The above problem is partially addressed in a way FileLog initializes itself in R/W mode. Upon identifying the snapshot's LOG INDEX it sets its firstIndex property to the one following the snapshot's LOG INDEX, but nevertheless it scans all existing files in the RAFT LOG directory and builds the request id cache in memory from all of the log entries including entries preceding the snapshot's LOG INDEX. The expired request ids are not being added to the cache but instead are being counted. This procedure is performed on each log file backwards reading from the last log entry down to the first available log entry and is stopped once all the files has been scanned or the number of expired ids exceeds the capacity of the single log file, thus assuming that all previous log files contains already expired request id entries. The log entry index that is below the last known unexpired request id is called the PRUNE LOG INDEX and can be retrieved from the server using RequestLogInfo RPC. It's being dynamically updated when the cached request ids expire.

Knowing this one could argue that it's still safe to create a compact snapshot up to the last applied index or even the commit log (assuming an external log parser would be used) and delete the log files only if the entirety of the file's entries are below or equal to the PRUNE LOG INDEX.

This is, again, not entirely true. Let's imagine a circumstance in which some of the cluster peers' data was deleted or a new peer was added to the cluster. Of course those peers will recreate the log files via cluster AppendEntries RPC messages, but they will only receive log entries succeeding the snapshot's LOG INDEX. From the RAFT standpoint the log entries before the snapshot's LOG INDEX do not exist. If one of the new peers would become a leader, again we are loosing information.

Thus the safest way to select the LOG INDEX of the compaction snapshot is using the following formula:

MIN(COMMIT INDEX, PRUNE INDEX)

For example when compacting from the process where the state machine resides:

// instead of commitIndex a lastApplied property can be used which may be more convenient
// lastApplied asynchronously lags behind commitIndex on frequent updates but should be close to it
var compactionIndex = Math.min(raft.commitIndex, raft.pruneIndex);

or when compacting a log using an external program:

var compactionIndex = await client.requestLogInfo(true)
                            .then(({commitIndex, pruneIndex}) => Math.min(commitIndex, pruneIndex));

The second detail is that the file with a snapshot should be build first and then replaced atomically.
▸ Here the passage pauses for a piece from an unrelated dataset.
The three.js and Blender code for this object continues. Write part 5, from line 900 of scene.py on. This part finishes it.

This can be approached at least in two ways:

From within the ØMQ Raft process. In this instance use fileLog.installSnapshot method after creating snapshot file with the fileLog.createTmpSnapshot. E.g:

var compactionTerm = async fileLog.termAt(compactionIndex);
var readStream = statemachine.createSnapshotReadStream();
var snapshot = fileLog.createTmpSnapshot(compactionIndex, compactionTerm, readStream);
var filename = async fileLog.installSnapshot(snapshot, true);

From the external process. In this instance when initializing FileLog for ØMQ Raft process invoke fileLog.watchInstallSnapshot method first (or pass data.compact.watch=true config to the builder). An external program should prepare the snapshot file from the log files. When it's ready, rename the file to the path specified in the watchInstallSnapshot method. There is a zr-log-compact tool provided that can help with this task. The directory watcher in the ØMQ Raft process should pick the file up and install it automatically.
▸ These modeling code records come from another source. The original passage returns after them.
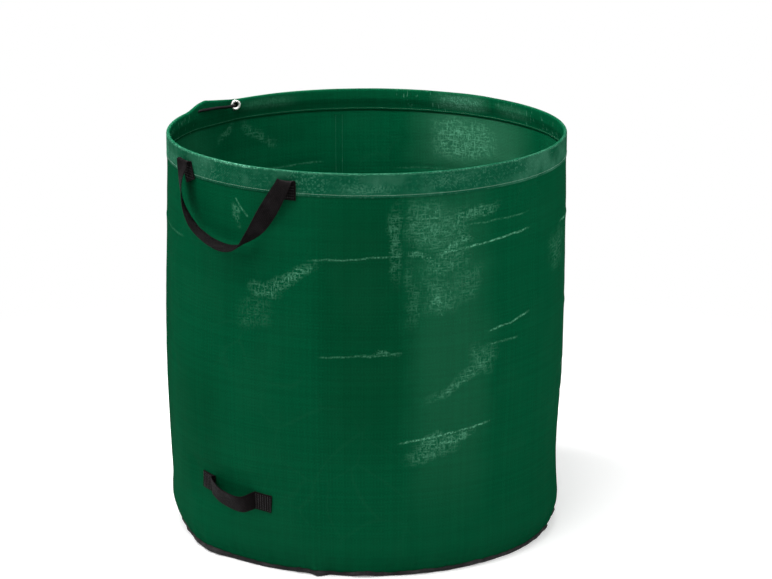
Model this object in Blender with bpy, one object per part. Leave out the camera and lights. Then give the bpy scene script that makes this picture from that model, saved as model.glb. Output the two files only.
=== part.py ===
"""A garden waste bag: a round, free-standing bag of woven cloth with a stiff rod in its rim.

The bag stands on its base panel with the origin at the middle of its foot, +Z up. The carry handles
face -Y and +Y, and the emptying handle is low on the wall under the -Y one. Angles round the bag are
in degrees from -Y, growing towards +X. Sizes are in metres.
"""

import math

import bmesh
import bpy
from mathutils import Vector

# Bag body
BAG_HEIGHT = 0.682
RIM_RADIUS = 0.335
BELLY_BULGE = 0.0025
BELLY_HEIGHT = 0.33
FOOT_DRAW_IN = 0.0065
FOOT_HEIGHT = 0.055
BASE_DRAW_IN = 0.019
CLOTH = 0.0006
BASE_CLOTH = 0.0010
PIPING_DIAMETER = 0.007
SEAM_GAP = 0.0003

# Main folds down the wall: angle, lowest and highest point, depth, and half width in degrees.
WALL_FOLDS = (
    (54.5, 0.235, 0.630, 0.0060, 7.0),
    (12.3, 0.300, 0.500, 0.0045, 6.0),
    (92.5, 0.390, 0.580, 0.0045, 7.0),
    (-38.0, 0.260, 0.560, 0.0040, 7.0),
    (152.0, 0.200, 0.540, 0.0050, 8.0),
    (-142.0, 0.280, 0.610, 0.0045, 7.0),
)

# Rim hem, the rod in it, and the eyelet that holds the rod's end
HEM_HEIGHT = 0.040
HEM_SEAM_HEIGHT = 0.009
HEM_THROAT_DROP = 0.021
ROD_DIAMETER = 0.0045
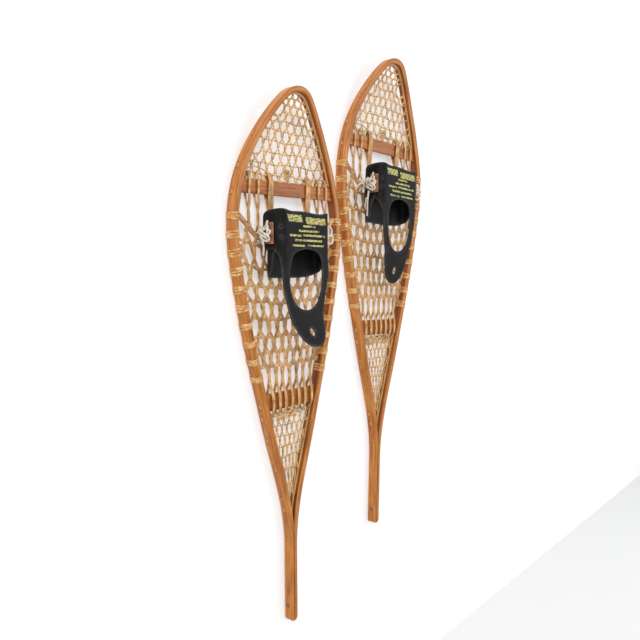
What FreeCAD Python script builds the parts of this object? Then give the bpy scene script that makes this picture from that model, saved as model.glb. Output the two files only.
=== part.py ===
import FreeCAD, Part
import math
import os
from FreeCAD import Placement, Rotation, Vector

# A pair of long-tailed wooden snowshoes with rubber bindings, hanging on a wall.
# Millimetres. Each shoe is modelled in its own frame and then placed: x is across the shoe,
# y goes from the walking side to the wall, z runs from the tail end to the toe.

# ---- driving dimensions of one shoe ----
LENGTH = 1219.2                 # 48 in
WIDTH = 355.6                   # 14 in
RAIL_DEPTH = 22.5               # rail, walking side to wall side
TAIL_GAP = 0.6                  # seam between the two tail ends
TAIL_CORNER = 8.0
TAIL_HALF = 11.4                # half the width of the two tail ends together
CROTCH_Z = 250.0                # where the two rails part
BEND_Z = 993.0                  # where the toe starts to turn up
TOE_RISE = 34.4

# outer outline of one side: height, half width
OUTLINE = [(120, TAIL_HALF), (215, 13.2), (317, 33.5), (414, 64), (549, 103.5), (683, 139.5),
           (805, 165.5), (905, WIDTH / 2), (1012, 161), (1097, 122), (1158, 81)]
TIP_RADIUS = 62.0
TIP_ANGLES = (48, 32, 16)       # degrees from the tip at which the round toe is passed
# width of the rail in plan: height, width
RAIL_WIDTHS = [(0, 11.1), (250, 15.5), (317, 17), (414, 18), (1012, 18), (1219, 13.5)]

BAR_FRONT_Y = 6.5
BAR_THICKNESS = 9.0
BAR_ROUNDING = 2.0
TENON = 7.0
FRONT_BAR = (983.0, 1015.0)     # bottom and top of the front crossbar
REAR_BAR = (508.0, 547.0)

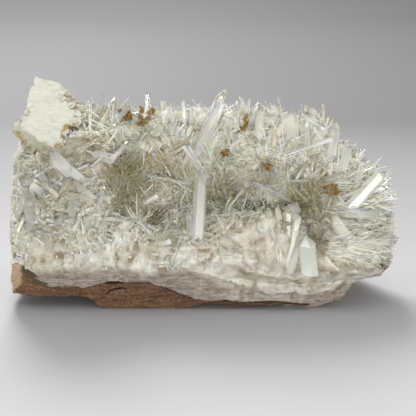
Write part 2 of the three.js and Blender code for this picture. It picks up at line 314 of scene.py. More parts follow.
NEEDLE, CRYSTAL, GLASSY, BLADE, PALE, CREAM, FROSTED, SUGAR = finishes
print("quartz finishes:", list(QUARTZ))

# %% [markdown]
# ### Milky quartz, rock, feldspar and ochre
# These are opaque or nearly so. Paint would first need the surface laid out flat, so the grain comes from
# noise on Object coordinates, and sits in the stone as it does in the real one. Numbers on the mesh say
# where the hollows, cracks, stains and pits are.

# %% Milky quartz finish


def milky_quartz():
    """White, with tan in its hollows, olive in its recesses that is partly the stone's tint and partly
    painted shade, and grey and cracked on its wall.
    """
    finish = glowing("milky quartz", 0.8, (1.0, 0.9, 0.7))
    whites = ((0.35, (0.56, 0.53, 0.43)), (0.5, (0.69, 0.68, 0.6)), (0.65, (0.79, 0.79, 0.73)))
    finish.colour = finish.ramp(finish.noise(7, detail=6.0, roughness=0.7), *whites)
    finish.cover(finish.ramp(finish.noise(11), (0.5, 0.0), (0.62, 0.7)), (0.5, 0.45, 0.34))
    uneven = finish.ramp(finish.noise(5), (0.35, 0.3), (0.65, 1.4))
    spread = finish.node("Math", links={0: finish.output("hollow"), 1: uneven}, operation="MULTIPLY")
    finish.cover(finish.ramp(spread.outputs["Value"], (0.2, 0.0), (0.7, 0.9)), (0.27, 0.19, 0.1))
    # Olive-brown in the recesses and under the block: the stone's tint with painted shade in it.
    olive_tint_and_painted_shade = finish.ramp(finish.noise(1.6), (0.35, (0.18, 0.15, 0.08)), (0.6, (0.42, 0.38, 0.24)))
    finish.cover("recess", olive_tint_and_painted_shade)
    level = finish.squeezed(6)
    greys = ((0.3, (0.15, 0.12, 0.09)), (0.5, (0.33, 0.29, 0.24)), (0.7, (0.46, 0.42, 0.365)))
    layers = finish.ramp(finish.noise(7, detail=6.0, roughness=0.75, place=level), *greys)
    cracks = finish.noise(9, detail=7.0, roughness=0.7, place=level)
    cracks = finish.ramp(cracks, (0.46, 0.0), (0.5, 0.75), (0.53, 0.0))
    finish.cover("wall", finish.mix(cracks, layers, (0.12, 0.07, 0.04)))
    finish.link("Roughness", finish.ramp(finish.noise(1.2), (0.3, 0.3), (0.7, 0.6)))
    finish.bump(finish.noise(0.9, detail=3.0), 0.45)
    return finish.material


MILKY = milky_quartz()

# %% Rock, feldspar and ochre finishes


def brown_rock():
    """Brown level streaks with dark and golden flecks, a paler left end that is painted light, a greenish
    stain and dark cracks.
    """
    finish = Finish("brown host rock", Roughness=0.9, Specular_IOR_Level=0.25)
    streaks = finish.noise(6, roughness=0.7, place=finish.squeezed(5))
    browns = ((0.3, (0.062, 0.031, 0.017)), (0.5, (0.13, 0.07, 0.039)), (0.7, (0.215, 0.125, 0.073)))
    finish.colour = finish.ramp(streaks, *browns)
    # Painted light: the left end face is made lighter.
    finish.cover("painted_lit_end", (0.47, 0.34, 0.225))
    dark = finish.ramp(finish.noise(0.7, roughness=0.8), (0.38, 0.65), (0.52, 0.0))
    finish.cover(dark, (0.045, 0.024, 0.014))
    # Golden mica flecks: the grains are real, and their glints are painted into the colour.
    golden = finish.ramp(finish.noise(1.1, roughness=0.8), (0.54, 0.0), (0.62, 0.6))
    finish.cover(golden, (0.33, 0.2, 0.1))
    finish.cover("stain", (0.07, 0.062, 0.032))
    finish.cover("crack", (0.02, 0.013, 0.009))
    finish.bump(finish.noise(0.8, roughness=0.75), 0.3)
    return finish.material


def cream_feldspar():
    """Chalky cream with faint level streaks, greyer low on the left with painted shade, and tan in its pits.
    """
    finish = Finish("cream feldspar", Roughness=0.85)
    streaks = finish.noise(4, roughness=0.75, place=finish.squeezed(5))
    creams = ((0.3, (0.58, 0.565, 0.45)), (0.5, (0.665, 0.665, 0.575)), (0.7, (0.71, 0.71, 0.625)))
    finish.colour = finish.ramp(streaks, *creams)
    # Painted shade: the lower left of the face is darker.
    finish.cover("painted_low_shade", (0.43, 0.42, 0.32))
    tans = ((0.42, (0.56, 0.42, 0.2)), (0.58, (0.26, 0.14, 0.04)))
    spotted = finish.ramp(finish.noise(0.8, roughness=0.7), *tans)
    finish.cover(finish.ramp("pit", (0.2, 0.0), (0.8, 0.9)), spotted)
    finish.bump(finish.noise(0.8, roughness=0.7), 0.2)
    return finish.material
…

Of course the most obvious way would be to stop the peer, do the compaction and restart the peer, but would you really?

Regardless of the compaction method chosen, the old snapshot file is always being backed up by appending a suffix to the name of the old snapshot file and no files are being automatically deleted from the current log.

If you really need to delete the files, do this on your own accord.
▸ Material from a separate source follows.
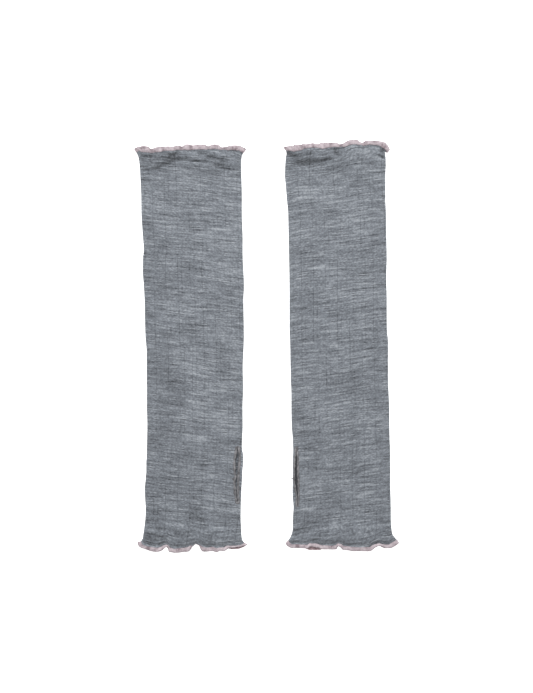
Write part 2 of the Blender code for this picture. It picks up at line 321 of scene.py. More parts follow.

The tool zr-log-compact can list the files that could be safely deleted.

How to use zr-log-compact

Provide a config file: zr-log-compact -c path/to/config ensuring at least the following fields has been configured:

raft.id: the id of peer to compact
raft.peers: the cluster's peers
raft.secret: the cluster secret
raft.data.path: path/to/raft/data
raft.data.compact.install: compact_watch_dir/snap.new
raft.data.compact.state.path: path/to/state_machine

or provide options: -d path/to/raft/data -t compact_watch_dir/snap.new -m path/to/state_machine and one of: -i compaction_index or: -p peer_url -k secret.

The state machine should be exported as a module. Additionally to implementing the StateMachineBase it should also expose one of the instance methods:

  • createSnapshotReadStream() should return an object implementing the stream.readStream protocol that will produce the snapshot's content.
  • serialize() should return a Buffer instance with the snapshot content.

The state machine will be fed with the content of the previous snapshot and all log entries up to the compaction index. Then one of the above methods will be called and the snapshot file will be created.

Alternatively the state machine can expose a snapshotReadStream property when initialized which should be an object implementing the stream.readStram protocol. In this instance the snapshot file will be created while the state machine is being fed with the log content.

By default the state machine is initialized with the following options:

compressionLevel: zlib.Z_BEST_COMPRESSION
unzipSnapshot: true

The option -z level modifies the compressionLevel. If the option -z 0 is provided the unzipSnapshot option is not provided unless -U forces unzipSnapshot: false.

The -N option prevents printing of log file names to be safely deleted.

How to use zr-config

Provide a config file: zr-config -c path/to/config which is being used to find the cluster through seed raft.peers and optionally a raft.secret unless provided with the -k secret option.

To add new peers to the cluster use the -a url1,url2,... option. To delete some peers, use the -d url1,url2,... option.

Alternatively provide the complete list of new peers with the -r url1,url2,url3 option. The current peers that are not provided after the -r option will be deleted.

If the peer id equals to the peer's url, just provide an url, e.g.: tcp://1.2.3.4:8047. To specify a peer id use the pathname: tcp://127.0.0.1:8047/foo where foo is an id of the peer and tcp://127.0.0.1:8047 is its url.

You can dry-run the zr-config with the -n option. The -t msecs can be provided to timeout before the connection to the cluster could be established.